Connection:Through internet, human beings are more connected now than ever before in history. When I want to speak to my relatives back at home, all they need is my sister's smart phone, stand where there is network reception and we can all skype and see each other. One smart phone connects the entire village to the world!

Inclusive: Technology brings everyone to the table; most marginalized and vulnerable members of communities are involved and included through technology. Women are accessing information through mobile phones, people with disabilities don't have to walk long distances to read newspapers, and anyone can enroll to online courses despite gender, sexual orientation or religion. Through technology, my village will understand that London is a city not a country and my friends from Bromley will appreciate that baby lions cannot be found hanging out in the market places! Everyone will have information and not selected few.
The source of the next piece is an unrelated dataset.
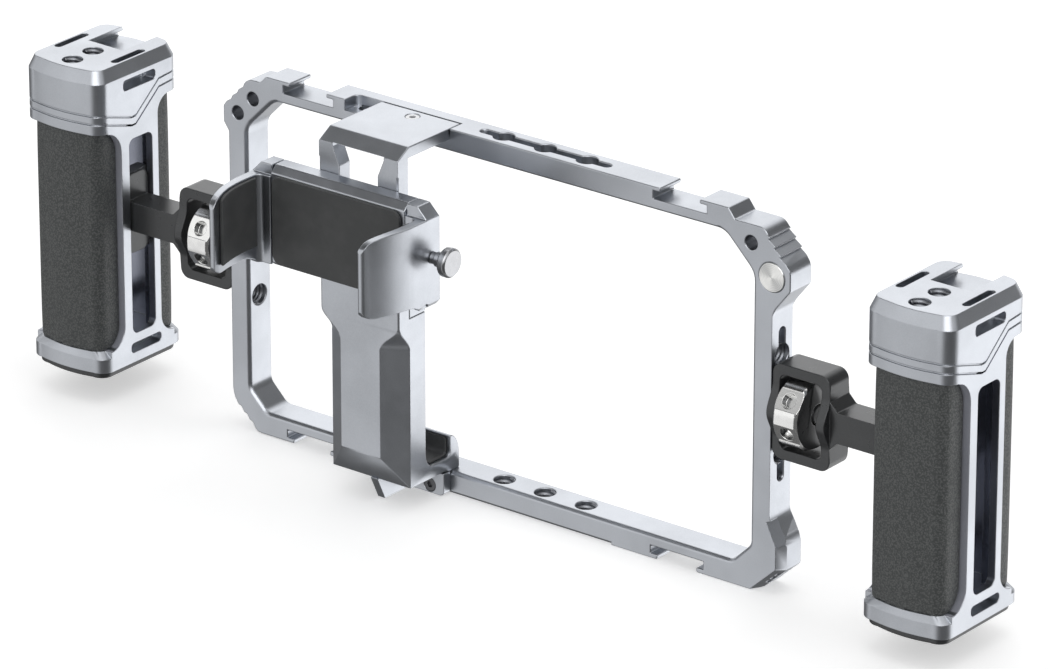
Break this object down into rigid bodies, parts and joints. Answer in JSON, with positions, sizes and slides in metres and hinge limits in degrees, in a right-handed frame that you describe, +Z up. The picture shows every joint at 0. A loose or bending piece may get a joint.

Improvement of skills: Education improves lives and technology saves lives. If we combine education and technology, how many entrepreneurs would we have? With introduction to free primary education, number of high school students is going up and that means demand for post-secondary education is soaring. Even though Kenyan government upgraded polytechnics into universities to accommodate influx of high school leavers, number of students is still very high and completion for places is getting tougher. What difference would online courses make?

Role of development is changing and it is no longer about provision of basics but improvement of lives. Development workers should not sit comfortably with 'bread basket' like projects which only benefit a few but should play a role of creating opportunity for governments involvement.